Rough stretch. Do better worse, Brooklyn. 

Dishonorable Mention: Milwaukee Bucks (27-36)

The Bucks decided not to tank. They decided not to trade Giannis Antetokounmpo at the deadline. And they decided to bring Giannis back from a calf injury in the hopes of sneaking into the play-in.

How’s all that going? Not great [Bob]. The Bucks got smoked at home by the Hawks last week in a defeat that felt like the death of their postseason aspirations. They’re four games behind the Hornets for the final play-in spot with 19 games remaining. If Milwaukee misses the playoffs and fails to drop further in the standings, the Bucks’ random winning streak in February will look like a blunder.
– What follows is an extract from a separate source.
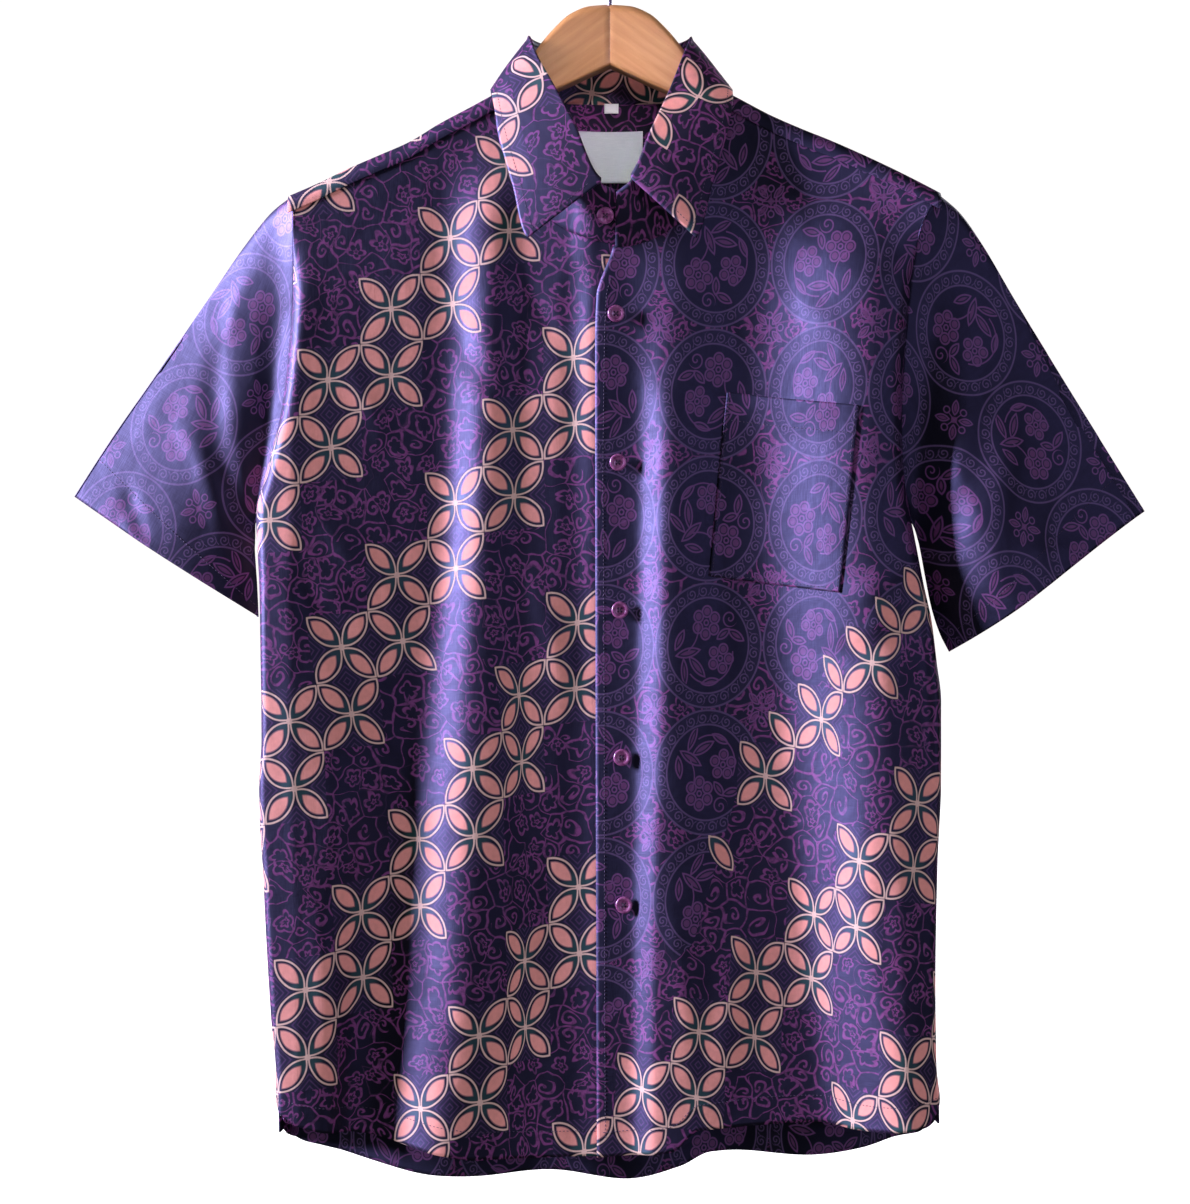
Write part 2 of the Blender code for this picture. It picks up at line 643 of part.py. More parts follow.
def add_sleeve(name, table, loop, finish, flip):
    """A sleeve from the points of its armhole out to the cuff."""
    outwards = -1 if table[0].top[0] < 0 else 1
    highest = max(range(len(loop)), key=lambda k: loop[k].z)
    top, low = loop[highest].z, loop[0].z
    rows = []
    for i in range(SLEEVE_ALONG + 1):
        s = (i / SLEEVE_ALONG) ** 1.25
        sewn = (1 - s) ** 6
        row = []
        for k, point in enumerate(loop):
            down = clamp((top - point.z) / (top - low))
            front = k <= highest
            seam = point + Vector((outwards * SLEEVE_GAP, 0, 0))
            drift = seam - sleeve_shape(table, 0, down, front)
            row.append(sleeve_shape(table, s, down, front) + drift * sewn)
        rows.append(row)
    add_wall(name, rows, CLOTH, finish, ring=True, flip=flip)


# ---------------------------------------------------------------- collar
def collar_curve(name, t):
    places = column(COLLAR, "t")
    return Vector([through(places, [row[k] for row in column(COLLAR, name)], t) for k in range(3)])


def seam_shares(points):
    lengths = [0.0]
    for a, b in zip(points, points[1:]):
        lengths.append(lengths[-1] + (b - a).length)
    return [length / lengths[-1] for length in lengths]


def add_stand(finish):
    seam = neck_seam()
    rows = [[], [], []]
    for point, t in zip(seam, seam_shares(seam)):
        top = collar_curve("top", t)
        start = point + (top - point).normalized() * STAND_OFF_SEAM
        for row, share in zip(rows, (0.0, 0.5, 1.0)):
            row.append(start.lerp(top, share))
    add_wall("collar_stand", rows, COLLAR_CLOTH, finish)


def add_leaf(finish):
    """The leaf folds over the stand's top and lies on the shoulders and fronts."""
    steps = 30
    shares = (0.0, 0.3, 0.65, 1.0)
    rows = [[] for _ in range(len(shares) + 1)]
    for k in range(steps + 1):
        t = mix(LEAF_FROM, LEAF_TO, k / steps)
        top, edge = collar_curve("top", t), collar_curve("edge", t)
        near = 0.006
        ahead = (collar_curve("top", t + near) - collar_curve("top", t - near)).normalized()
        out = ahead.cross((edge - top).normalized()).normalized()
        rows[0].append(top + out * LEAF_FOLD_IN + Vector((0, 0, LEAF_OVER_STAND)))
        start = top + out * LEAF_OFF_STAND
        for row, share in zip(rows[1:], shares):
            row.append(start.lerp(edge, share) + out * LEAF_BULGE * math.sin(math.pi * share))
    add_wall("collar_leaf", rows, COLLAR_CLOTH, finish, flip=True)


# ---------------------------------------------------------------- pocket and labels
POCKET = {"left": 79.0, "right": 166.0, "top": -324.0, "tilt": -11.0, "height": 125.0,
          "lean": -12.0, "mouth": 3.0}


def surface_normal(surface, x, z):
    step = 0.5
    slope_x = (surface(x + step, z) - surface(x - step, z)) / (2 * step)
    slope_z = (surface(x, z + step) - surface(x, z - step)) / (2 * step)
    return Vector((slope_x, -1, slope_z)).normalized()


def on_front(x, z, lift):
    """A point this far off the front's outer face."""
    return Vector((x, front_y(x, z), z)) + surface_normal(front_y, x, z) * lift


def add_pocket(finish):
    """A patch pocket, made from the front's own points moved out. Its mouth gapes."""
    across, down = 8, 7
    rows = []
    for r in range(down + 1):
        v = r / down
        row = []
        for c in range(across + 1):
            u = c / across
            x = mix(POCKET["left"], POCKET["right"], u) + POCKET["lean"] * (1 - v)
            z = POCKET["top"] + POCKET["tilt"] * u - POCKET["height"] * (1 - v)
            gape = POCKET["mouth"] * math.sin(math.pi * clamp(u * 1.15)) * ease((v - 0.72) / 0.28)
            row.append(on_front(x, z, POCKET_LIFT + POCKET_WALL + gape))
        rows.append(row)
    add_wall("chest_pocket", rows, POCKET_WALL, finish)


def add_label(name, middle_x, middle_z, width, height, finish):
    """A woven label on the inside of the yoke, facing forwards."""
    columns, lines = 4, 3
    rows = []
    for r in range(lines + 1):
        row = []
        for c in range(columns + 1):
            x = middle_x + width * (c / columns - 0.5)
            z = middle_z + height * (r / lines - 0.5)
            inside = back_y(x, z) - CLOTH - LABEL_LIFT - LABEL_WALL
            row.append(Vector((x, inside, z)))
        rows.append(row)
    add_wall(name, rows, LABEL_WALL, finish)


# ---------------------------------------------------------------- buttons
def add_button(name, place, normal, finish):
    """A turned button with a raised rim and four holes."""
    outline = ((0.0, 0.0), (0.62, 0.0), (1.0, 0.36), (1.0, 0.72), (0.86, 1.0),
               (0.66, 0.96), (0.52, 0.66), (0.0, 0.6))
    sides = 16

    def build(bm):
        points = [Vector((r * BUTTON_RADIUS, 0, h * BUTTON_HEIGHT)) * MM for r, h in outline]
        verts = [bm.verts.new(point) for point in points]
        edges = [bm.edges.new(pair) for pair in zip(verts, verts[1:])]
        bmesh.ops.spin(bm, geom=verts + edges, cent=(0, 0, 0), axis=(0, 0, 1),
                       angle=2 * math.pi, steps=sides, use_merge=True)
        bmesh.ops.remove_doubles(bm, verts=bm.verts, dist=0.00001)
        bmesh.ops.recalc_face_normals(bm, faces=bm.faces)

    obj = add_object(name, mesh_of(name, build), finish)
    turn = normal.to_track_quat("Z", "Y").to_matrix().to_4x4()
    obj.matrix_world = turn
    obj.location = place * MM
    holes = add_holes(name + "_holes", obj.matrix_world.copy())
    cut = obj.modifiers.new("holes", "BOOLEAN")
    cut.object = holes
    cut.operation = "DIFFERENCE"
    return obj


def add_holes(name, turn):
    """Four thin cutters through a button. A helper, which isn't part of the shirt."""
    spread, radius = 1.5, 0.75

    def build(bm):
        for k in range(4):
            angle = math.pi / 4 + math.pi / 2 * k
            made = bmesh.ops.create_cone(bm, cap_ends=True, segments=6, radius1=radius * MM,
                                         radius2=radius * MM, depth=3 * BUTTON_HEIGHT * MM)
            shift = Vector((math.cos(angle) * spread, math.sin(angle) * spread, 0)) * MM
            bmesh.ops.translate(bm, verts=made["verts"], vec=shift)

    obj = add_object(name, mesh_of(name, build), bpy.data.materials["button"])
    obj.matrix_world = turn
    obj.hide_render = True
    obj.display_type = "WIRE"
    return obj


def add_buttons(finish):
    for k in range(5):
        z = BUTTON_TOP - BUTTON_PITCH * k
        x = BUTTON_X + BUTTON_DRIFT * k
        add_button(f"button_{k + 2}", on_front(x, z, BUTTON_LIFT),
                   surface_normal(front_y, x, z), finish)
    seam = neck_seam()
    shares = seam_shares(seam)
    t = STAND_BUTTON
    low = Vector([through(shares, [p[k] for p in seam], t) for k in range(3)])
    ahead = Vector([through(shares, [p[k] for p in seam], t + 0.01) for k in range(3)]) - low
    high = collar_curve("top", t)
    up = (high - low).normalized()
    normal = up.cross(ahead.normalized())
    if normal.y > 0:
        normal = -normal
    add_button("button_1", low.lerp(high, 0.5) + normal * STAND_BUTTON_LIFT, normal, finish)


# ---------------------------------------------------------------- hanger
def add_hanger(finish):
    """Two wooden arms that meet in the middle and sweep a little forwards."""
    places = column(HANGER, "x")
    stations = [-x for x in places[:0:-1]] + places
    rings = []
    arc = 6
    for x in stations:
        top = through(places, column(HANGER, "top"), abs(x))
        bottom = through(places, column(HANGER, "bottom"), abs(x))
        if abs(x) > NECK_RIGHT:
            top = min(top, ridge_z(x) - CLOTH - WOOD_UNDER_CLOTH)
        middle = hanger_y(x)
        ring = []
        for k in range(arc + 1):
            angle = math.pi * k / arc
            ring.append(Vector((x, middle - HANGER_HALF * math.cos(angle),
                                top - HANGER_HALF * (1 - math.sin(angle)))))
        for side, off, up in ((1, 0, HANGER_EDGE), (1, HANGER_EDGE, 0),
                              (-1, HANGER_EDGE, 0), (-1, 0, HANGER_EDGE)):
            ring.append(Vector((x, middle + side * (HANGER_HALF - off), bottom + up)))
        rings.append(ring)
    add_loft("hanger_wood", rings, finish)


def add_hook(finish):
    """A wire hook: its stem stands on the wood, its bend goes over the rail."""
    centre = Vector((0, 0, HOOK_WIRE - HOOK_BEND))
    points = []
    for k in range(17):
        angle = math.radians(-25 + 245 * k / 16)
        points.append(centre + Vector((math.cos(angle), 0, math.sin(angle))) * HOOK_BEND)
    stem_top = Vector((0, 0, centre.z - HOOK_BEND - 4))
    last = points[-1]
    for share in (0.35, 0.7):
        points.append(last.lerp(stem_top, share) + Vector((0, 0, 1.2 * (1 - share))))
    points += [stem_top, Vector((0, 0, HANGER[0].top + SEAM))]
    curve = bpy.data.curves.new("hanger_hook", "CURVE")
    curve.dimensions = "3D"
    curve.bevel_depth = HOOK_WIRE * MM
    curve.bevel_resolution = 2
    curve.use_fill_caps = True
    spline = curve.splines.new("POLY")
    spline.points.add(len(points) - 1)
    for point, place in zip(spline.points, points):
        point.co = (*(place * MM), 1)
    add_object("hanger_hook", curve, finish)


def main():
    clear_scene()
    batik = material("batik", (0.045, 0.03, 0.11), 0.6)
    plastic = material("button", (0.36, 0.12, 0.32), 0.35)
    woven = material("label", (0.42, 0.43, 0.47), 0.8)
    wood = material("wood", (0.55, 0.3, 0.15), 0.5)
    steel = material("steel", (0.6, 0.6, 0.6), 0.3, 1.0)
    add_body(batik)
    add_stand(batik)
    add_leaf(batik)
    add_pocket(batik)
    add_buttons(plastic)
    add_label("neck_label", -1, -154, 48, 37, woven)
    add_label("size_tab", 1, -118.5, 10, 7, woven)
    add_hanger(wood)
    add_hook(steel)


main()
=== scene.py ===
import ast
import math

import bmesh
import bpy
import numpy as np
from mathutils import Matrix, Vector


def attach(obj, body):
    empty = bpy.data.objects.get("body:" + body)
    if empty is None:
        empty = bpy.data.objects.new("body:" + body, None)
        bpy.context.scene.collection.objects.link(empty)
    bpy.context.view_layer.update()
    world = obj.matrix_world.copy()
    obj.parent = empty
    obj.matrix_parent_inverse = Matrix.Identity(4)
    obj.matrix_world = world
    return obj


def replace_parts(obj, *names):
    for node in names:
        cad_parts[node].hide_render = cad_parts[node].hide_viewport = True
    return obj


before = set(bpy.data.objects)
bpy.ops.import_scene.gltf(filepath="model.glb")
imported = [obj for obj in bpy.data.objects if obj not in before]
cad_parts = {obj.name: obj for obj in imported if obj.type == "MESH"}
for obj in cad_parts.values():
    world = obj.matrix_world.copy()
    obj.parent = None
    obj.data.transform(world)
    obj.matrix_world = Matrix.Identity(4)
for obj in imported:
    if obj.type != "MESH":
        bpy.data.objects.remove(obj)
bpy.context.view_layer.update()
mm = 0.001
print("frame loaded")


# small maths, all on arrays of numbers in millimetres
def mix(a, b, share):
    return a + (b - a) * share


def clip01(value):
    return np.clip(value, 0, 1)


def ease(value):
    value = clip01(value)
    return value * value * (3 - 2 * value)


def arrays(*values):
    return [np.atleast_1d(value).astype(float) for value in values]


def columns(*values):
    return np.stack(values, axis=1)


def runOf(points):
    # the length along a line of points, up to each one
    return np.concatenate([[0], np.cumsum(np.linalg.norm(np.diff(points, axis=0), axis=1))])


def through(keys, values, at):
    # a smooth curve through the values, which rises or falls only where they do
    at = np.atleast_1d(np.asarray(at, float))
    keys, values = (np.asarray(a, float) for a in (keys, values))
    keys = keys.reshape(keys.shape[0], -1)
    values = values.reshape(values.shape[0], -1)
    if keys[0, 0] > keys[-1, 0]:
        keys, values = keys[::-1], values[::-1]
    keys, values, _ = np.broadcast_arrays(keys, values, at[None])
    at = np.clip(at, keys[0], keys[-1])
    steep = np.diff(values, axis=0) / np.diff(keys, axis=0)
    one, two = steep[:-1], steep[1:]
    same = one * two > 0
    bend = np.where(same, 2 * one * two / np.where(same, one + two, 1), 0)
    slope = np.concatenate([steep[:1], bend, steep[-1:]])
    below = np.clip((keys <= at).sum(0) - 1, 0, len(keys) - 2)[None]
    k0, v0, m0 = (np.take_along_axis(a, below, 0)[0] for a in (keys, values, slope))
    k1, v1, m1 = (np.take_along_axis(a, below + 1, 0)[0] for a in (keys, values, slope))
    span = k1 - k0
    s = (at - k0) / span
    return (v0 * (1 + 2 * s) * (1 - s) ** 2 + m0 * span * s * (1 - s) ** 2
            + v1 * s * s * (3 - 2 * s) + m1 * span * s * s * (s - 1))


# the shirt's form: sizes in millimetres, right and left are the wearer's
shirt = {
    "neck": (-76.5, 78.5), "tips": (-217.0, 223.0), "armpit": -408.0,
    "ventTop": -800.0, "ventShift": 9.0, "frontYoke": 13.0, "backYoke": -208.0,
    "ridgeRadius": 11.0, "sideTurn": 14.0, "turnWidth": (9.0, 6.0), "turnNarrows": (-400.0, 90.0),
    "seam": 0.3, "tuck": 1.0,
    "underLap": 32.0, "underGap": 3.0, "underDip": (30.0, 24.0),
    "underNarrows": (-330.0, 104.0), "drape": (16.0, 74.0), "heldOut": (30.0, 52.0),
    "leanAbove": -400.0, "hemLevel": -840.0, "backHemLevel": -850.0, "hangerSweep": 0.11,
    "backNeck": -113.5, "yokeOver": 3.0, "yokeStep": 0.95, "lastRow": (0.9925, 0.0036),
    "rightEnd": (12.0, -224.0), "leftEnd": (3.5, -226.0), "slackEase": 120.0,
}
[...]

What was all that for, anyway? Sure, even if the Bucks chose to tank, they were only going to be able to fall so far. But the odds at landing a top-four pick are much better if you finish, say, seventh (31.9%) than if you end up 10th (13.9%). Almost every decision the Bucks have made for nearly a year now has felt like an own goal. 

Tank Wars Game(s) of the Week

Pacers at Kings, Tuesday, 10 p.m. ET
Two of the worst to do it this season. Should be a bad one. 

Mavericks at Grizzlies, Thursday, 8 p.m. ET
If Memphis has any shot of dropping below Dallas, this is one the Grizzlies gotta (not) have.

Tankathon Spin of the Week


Tankathon

Nico Harrison trades Luka, then the Mavs end up with back-to-back first overall picks in two loaded drafts. What a mea culpa that would be by the Basketball Gods.